Print only the line with "Break this object" and the lines after it, ending with the last line of the material, each exactly as it stands.

-- BEGIN EXTRACTED RECORDS --

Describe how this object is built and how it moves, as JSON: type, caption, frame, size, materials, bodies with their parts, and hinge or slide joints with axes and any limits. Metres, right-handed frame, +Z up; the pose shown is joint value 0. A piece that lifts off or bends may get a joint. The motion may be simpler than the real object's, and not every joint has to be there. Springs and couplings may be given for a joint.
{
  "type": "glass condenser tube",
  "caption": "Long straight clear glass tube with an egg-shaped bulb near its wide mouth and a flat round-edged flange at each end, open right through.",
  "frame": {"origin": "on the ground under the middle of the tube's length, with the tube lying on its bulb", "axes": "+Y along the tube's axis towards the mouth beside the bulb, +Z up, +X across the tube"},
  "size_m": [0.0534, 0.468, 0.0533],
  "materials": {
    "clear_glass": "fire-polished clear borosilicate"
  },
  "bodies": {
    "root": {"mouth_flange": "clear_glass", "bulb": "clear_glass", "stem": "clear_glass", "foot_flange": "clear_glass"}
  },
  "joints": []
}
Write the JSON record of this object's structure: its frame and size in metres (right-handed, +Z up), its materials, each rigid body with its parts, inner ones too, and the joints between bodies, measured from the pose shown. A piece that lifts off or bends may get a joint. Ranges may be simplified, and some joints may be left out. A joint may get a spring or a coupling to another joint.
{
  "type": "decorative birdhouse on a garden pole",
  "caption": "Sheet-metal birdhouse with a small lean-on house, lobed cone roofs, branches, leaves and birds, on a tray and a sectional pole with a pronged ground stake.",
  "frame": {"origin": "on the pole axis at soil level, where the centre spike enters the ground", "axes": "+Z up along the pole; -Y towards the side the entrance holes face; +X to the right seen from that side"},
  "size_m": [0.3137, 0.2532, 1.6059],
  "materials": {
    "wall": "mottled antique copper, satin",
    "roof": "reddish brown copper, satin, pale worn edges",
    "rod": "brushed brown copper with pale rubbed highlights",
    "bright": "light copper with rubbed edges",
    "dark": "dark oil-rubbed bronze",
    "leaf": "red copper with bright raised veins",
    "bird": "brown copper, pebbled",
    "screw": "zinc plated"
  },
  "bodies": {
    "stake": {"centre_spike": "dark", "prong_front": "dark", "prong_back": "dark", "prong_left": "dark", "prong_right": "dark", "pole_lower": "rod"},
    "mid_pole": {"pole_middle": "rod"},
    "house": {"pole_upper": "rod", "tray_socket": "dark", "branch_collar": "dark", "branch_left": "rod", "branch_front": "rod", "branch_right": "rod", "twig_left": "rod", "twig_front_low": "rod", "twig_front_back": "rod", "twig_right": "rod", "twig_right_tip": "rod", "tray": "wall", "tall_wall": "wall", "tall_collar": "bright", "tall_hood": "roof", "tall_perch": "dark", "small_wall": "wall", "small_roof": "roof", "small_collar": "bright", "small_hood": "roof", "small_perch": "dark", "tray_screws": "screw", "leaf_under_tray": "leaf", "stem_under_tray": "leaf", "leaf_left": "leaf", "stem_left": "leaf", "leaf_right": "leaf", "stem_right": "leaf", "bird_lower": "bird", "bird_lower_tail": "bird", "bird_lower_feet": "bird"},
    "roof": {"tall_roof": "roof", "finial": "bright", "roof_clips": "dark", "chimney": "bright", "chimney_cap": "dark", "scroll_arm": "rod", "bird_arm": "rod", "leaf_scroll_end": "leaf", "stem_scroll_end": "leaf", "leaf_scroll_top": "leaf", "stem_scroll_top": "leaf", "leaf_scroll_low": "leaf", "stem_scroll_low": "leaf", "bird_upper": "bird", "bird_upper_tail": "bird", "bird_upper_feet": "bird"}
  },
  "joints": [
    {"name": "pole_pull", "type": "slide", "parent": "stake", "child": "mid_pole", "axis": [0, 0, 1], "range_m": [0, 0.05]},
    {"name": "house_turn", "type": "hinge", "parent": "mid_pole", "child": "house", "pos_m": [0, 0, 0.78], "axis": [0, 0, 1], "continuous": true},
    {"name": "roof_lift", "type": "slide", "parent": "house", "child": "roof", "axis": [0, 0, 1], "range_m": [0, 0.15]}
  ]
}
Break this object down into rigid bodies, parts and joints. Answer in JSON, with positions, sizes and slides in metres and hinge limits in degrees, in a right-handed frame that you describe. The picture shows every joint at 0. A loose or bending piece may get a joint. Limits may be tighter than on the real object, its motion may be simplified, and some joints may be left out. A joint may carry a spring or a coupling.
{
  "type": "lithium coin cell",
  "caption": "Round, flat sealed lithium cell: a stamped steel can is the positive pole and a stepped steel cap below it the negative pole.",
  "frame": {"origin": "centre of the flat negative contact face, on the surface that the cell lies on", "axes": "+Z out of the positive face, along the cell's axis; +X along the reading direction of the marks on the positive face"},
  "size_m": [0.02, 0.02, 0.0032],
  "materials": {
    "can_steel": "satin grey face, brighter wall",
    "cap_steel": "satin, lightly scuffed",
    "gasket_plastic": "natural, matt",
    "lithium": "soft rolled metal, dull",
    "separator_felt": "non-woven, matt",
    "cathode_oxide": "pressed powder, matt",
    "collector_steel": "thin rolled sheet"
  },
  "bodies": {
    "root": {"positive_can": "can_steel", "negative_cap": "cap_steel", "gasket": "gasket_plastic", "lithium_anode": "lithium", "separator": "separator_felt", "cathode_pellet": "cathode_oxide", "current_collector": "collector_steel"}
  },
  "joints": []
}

-- END EXTRACTED RECORDS --

*THE SOLUTION*
Break this object down into rigid bodies, parts and joints. Answer in JSON, with positions, sizes and slides in metres and hinge limits in degrees, in a right-handed frame that you describe. The picture shows every joint at 0. A loose or bending piece may get a joint. Limits may be tighter than on the real object, its motion may be simplified, and some joints may be left out. A joint may carry a spring or a coupling.
{
  "type": "lithium coin cell",
  "caption": "Round, flat sealed lithium cell: a stamped steel can is the positive pole and a stepped steel cap below it the negative pole.",
  "frame": {"origin": "centre of the flat negative contact face, on the surface that the cell lies on", "axes": "+Z out of the positive face, along the cell's axis; +X along the reading direction of the marks on the positive face"},
  "size_m": [0.02, 0.02, 0.0032],
  "materials": {
    "can_steel": "satin grey face, brighter wall",
    "cap_steel": "satin, lightly scuffed",
    "gasket_plastic": "natural, matt",
    "lithium": "soft rolled metal, dull",
    "separator_felt": "non-woven, matt",
    "cathode_oxide": "pressed powder, matt",
    "collector_steel": "thin rolled sheet"
  },
  "bodies": {
    "root": {"positive_can": "can_steel", "negative_cap": "cap_steel", "gasket": "gasket_plastic", "lithium_anode": "lithium", "separator": "separator_felt", "cathode_pellet": "cathode_oxide", "current_collector": "collector_steel"}
  },
  "joints": []
}